The British were forced to recognise that they had lost the allegiance of the British Indian Armed Forces and could no longer hold on to India. The story of the air crash in which Subhas died is contested to this day. It is hardly surprising many believe that it was yet another ruse for him to slip away once again, this time to link up with the forces of the victorious Soviet Union in Manchuria. If further clarity has to be brought on this matter, then Madhuri Bose maintains the answers will need to be found in as yet unreleased archival material in Britain, Russia, the United States, Japan, and India itself. There is one certainty that the flame of Subhash “has not died and will not die. He will continue to fire the imagination and inspire the generations to come.”
The seeds of Gandhi’s ‘Quit India’ movement of August 1942, seemed to belatedly recognise the broad position of the Bose brothers. Sarat was to spend almost the next four years in jails in India mostly in Coonoor in Tamil Nadu. Sarat did rejoin the Congress but Amiya was later to rue his own role in deflecting his father from the more radical and even revolutionary alternatives bubbling just beneath the surface at that time. He took up the challenge of reabsorption of the erstwhile Subhas led INA into Indian life and politics and propagation of their hitherto blacked out exploits.

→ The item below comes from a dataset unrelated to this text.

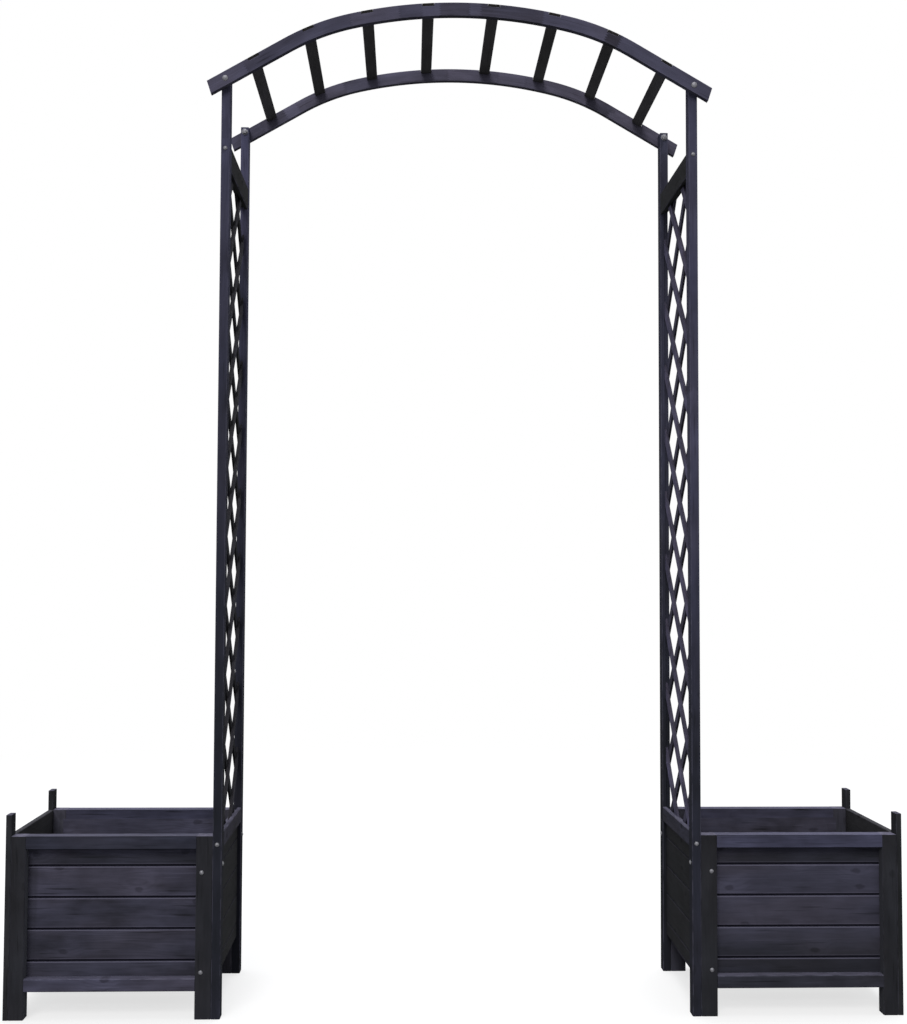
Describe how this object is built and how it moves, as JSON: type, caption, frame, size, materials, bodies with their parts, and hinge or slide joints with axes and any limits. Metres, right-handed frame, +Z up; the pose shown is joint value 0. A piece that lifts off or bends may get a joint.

Sarat found life challenging on personal family matters. Emille Schenkl, an Austrian by birth who worked for Subhash in Europe on and off as his secretary since mid 1934, had written to him on 12 March 1946. She explained that she and Subhas had married in Berlin January 1942 and a daughter Anita had been born to them in November of that year. Giving the character of the child at three, Emille wrote she is a very good soul, resembles her father completely and being very pious likes to pray. Even though she is a baby she has her own faults of course as everybody else. Sarat welcomed them into the Bose family.